Ooops. Thought you were gone. What do you mean, an distance in decimal? Sure you can use it. If you check it gives you almost the same result as the law of cosines approach.

17. Apr 27, 2007

### Dick

Both approaches work quite accurately. And neither approach works completely. The difference is the difference between drawing a vertical diameter through the sun and a vertical line between your two tangent points. The aren't quite the same, right? But for small angles the difference can be ignored.

18. Apr 27, 2007

### katrina007

I was using what the Doc suggested, using the tan(angle/2) formula. I tried this and got a decimal value which I believe is not correct or maybe I've missed something... Idk.

But you were talking about letting b=a and solving? The value for C (moon's diameter) is given and its 2160miles. And I know that the angle is 32' arc minutes (0.54 degrees). I'm trying to solve for the distance between earth and moon.... What formula do I use to solve this?
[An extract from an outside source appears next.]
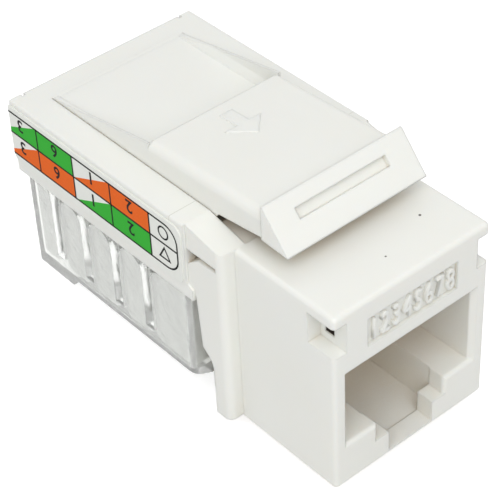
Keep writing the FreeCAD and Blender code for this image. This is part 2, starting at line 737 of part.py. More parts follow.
def build_contact_carrier():
    body = new_body("contact_carrier")
    half = dim.port_width / 2 + dim.channel_ledge - dim.carrier_play
    pad(body, "plate", "Y", dim.carrier_front, dim.carrier_rear,
        rectangle(-half, half, port_roof, carrier_top))
    half_comb = dim.port_width / 2 - dim.seat_gap
    comb_rear = dim.tip_reach + dim.comb_web + dim.wire_play
    comb_front = comb_rear - dim.comb_depth
    pad(body, "comb", "Y", comb_front, comb_rear,
        rectangle(-half_comb, half_comb, port_roof - dim.comb_drop, port_roof))

    groove = dim.wire_width + dim.wire_play * 2
    first = way_offset(0)
    low, high = first - groove / 2, first + groove / 2
    bottom = wire_level - dim.wire_thickness / 2 - dim.wire_play
    nose = dim.bend_front + dim.bend_radius * 2
    cuts = [
        ("groove", dim.carrier_front, dim.pin_row_front + dim.pin_row_step + dim.foot_radius,
         bottom, carrier_top),
        ("nose_slot", dim.carrier_front, nose, port_roof, carrier_top),
        ("comb_slot", comb_front, comb_rear - dim.comb_web, port_roof - dim.comb_drop, port_roof),
    ]
    for name, front, rear, under, top in cuts:
        cut = pocket(body, name, "Y", front, rear, rectangle(low, high, under, top))
        repeat(body, f"{name}s", cut, "H_Axis", dim.way_pitch, PORT_WAYS)
    return body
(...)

I dont think I can use law of cosine or sine

19. Apr 27, 2007

### denverdoc

Well that mastermind Dick, has us us both in the dark. I can see where it fails to account for the distance to the center of the earth, but the problem tells us to ignore that.

20. Apr 27, 2007

### katrina007

I have to go now. past midnight here. need my rest and need a big break from all this calculus stuff.

Thanks to all that helped me with this hw request. I will check it again tomorrow morning for replies, other hints/tips... will appreciate it if someone can solve the 2nd part of the question.

Thanks again. Goodnight (if it is night over there...) :D
Katrina